Dennis and other Peace Corps officials have been concerned about the high cost of the training program. The average expenditure for training has run between $900 and $1000 per volunteer, and costs have been even higher at some institutions, officials said.

"This is a fair concern for the Peace Corps to worry about," Monro said. "The Corps has an inevitable responsibility to train volunteers effectively at the least cost to the tax-payers."

Monro said he too thought the training programs last summer were expensive. But, he said, "it was important to train a lot of people in a hurry last year. The colleges put together programs in a great hurry." This "crash program" approach was naturally expensive, Monro claimed.

The Dean said he has been working with Corps officials on ways to use the college' training facilities less expensively. Among the suggestions Monro has made are programs patterned after University extension courses and ROTC operation.

Regular Summer Courses

Monro ha also suggested that the Peace Corps use regular summer school courses instead of special institutes whenever possible. The 'Peace Corps "should take full advantage of ongoing situations, instead of planting institutes at colleges," Monro said yesterday. He pointed out that most training programs, including the Harvard one, were set up with separate living quarters and separate faculties.

The Peace Corps has increased its surveillance of college-run training programs, officials said. It has put greater stress on language instruction and volunteer indoctrination.

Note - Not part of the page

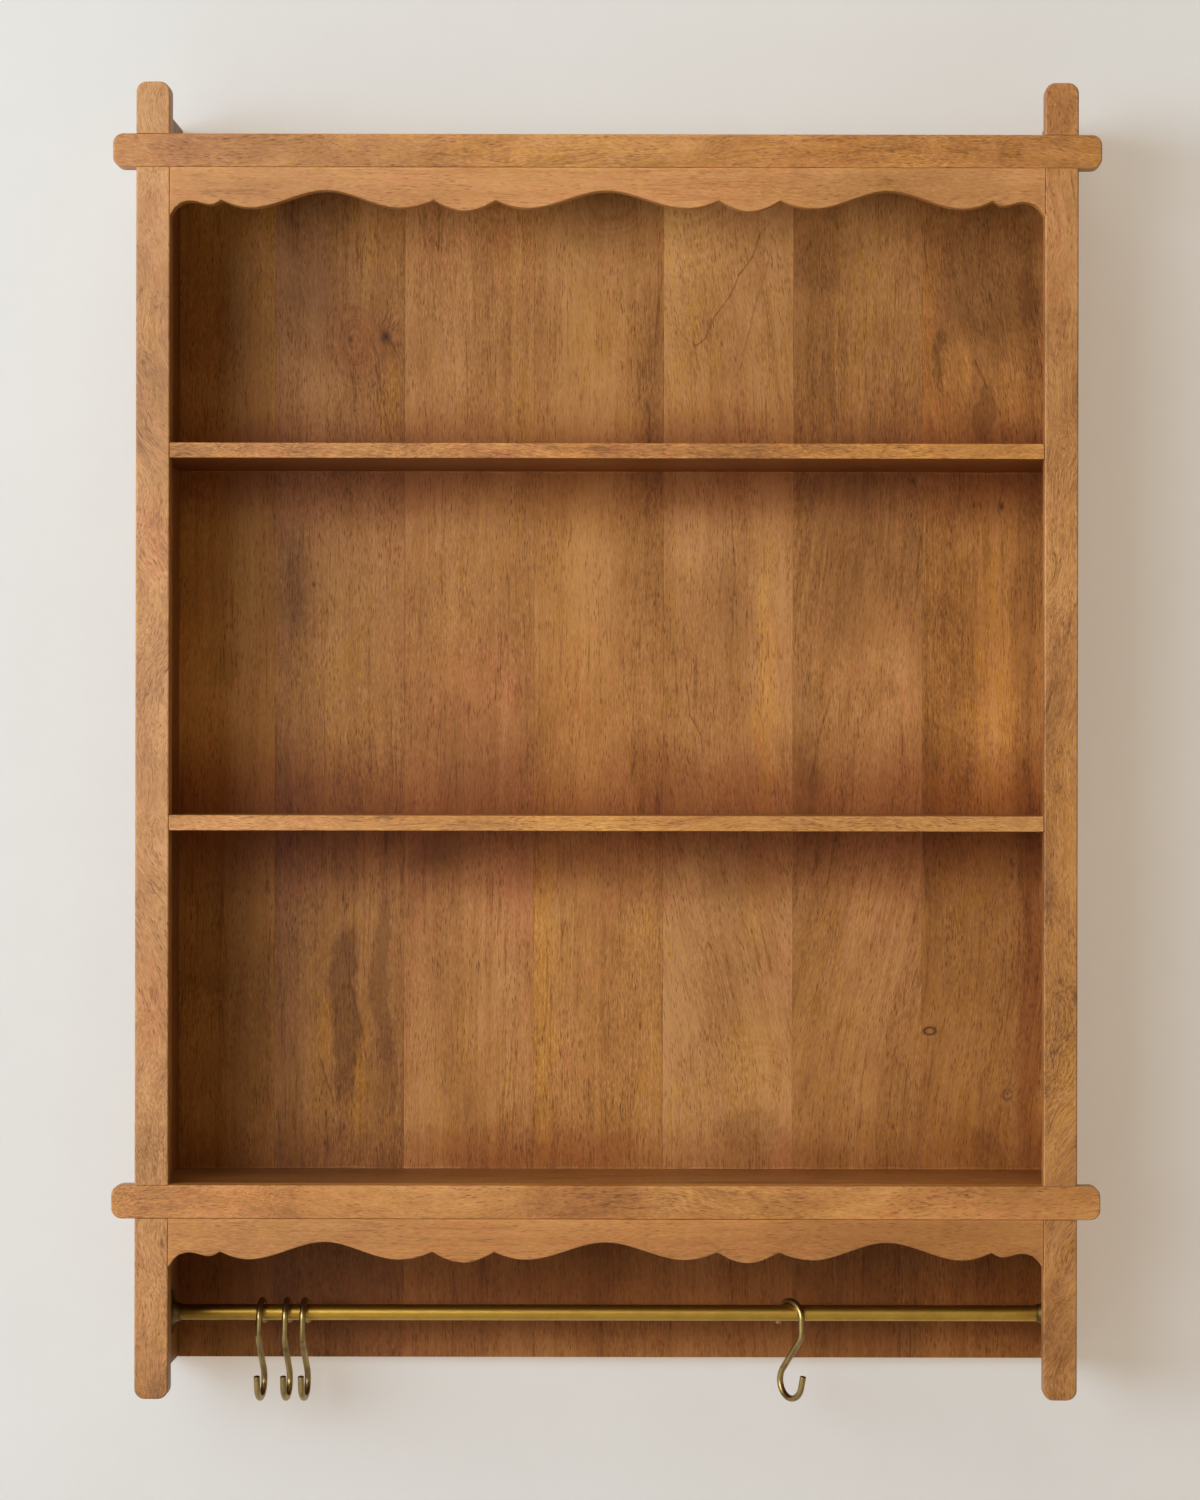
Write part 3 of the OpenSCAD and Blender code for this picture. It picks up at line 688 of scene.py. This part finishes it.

Peace Corps officials also said in the Times article that charges for overhead tended to increase at institutions which already had major federal contracts. They cited (but not by name) colleges which charged the government for overhead costs equaling up to 50 per cent of the direct expenses. Furthermore, officials noted, several institutions have recently contended that federal grants are actually costing them money, because of the extra paperwork involved.

Little Discussion With Corps

This evidence might seem to point to Harvard, but Monro said the University charged the standard government figure for overhead, and that there was little discussion of the question with Peace Corps officials. The Bureau of the Budget in 1959-60 ruled that Harvard would be justified in asking 23.5 per cent of direct costs for indirect expenses.

Since March, 1961, 14 American colleges have trained 729 volunteers, of whom 520 are overseas. The Peace Corps hopes to have 2,000-2,500 volunteers overseas or in training by mid-1962.

The Corps' next problem, Monro said, will be to decide how much training should take place in this country, how much overseas, and how much at the jungle camp in Puerto Rico.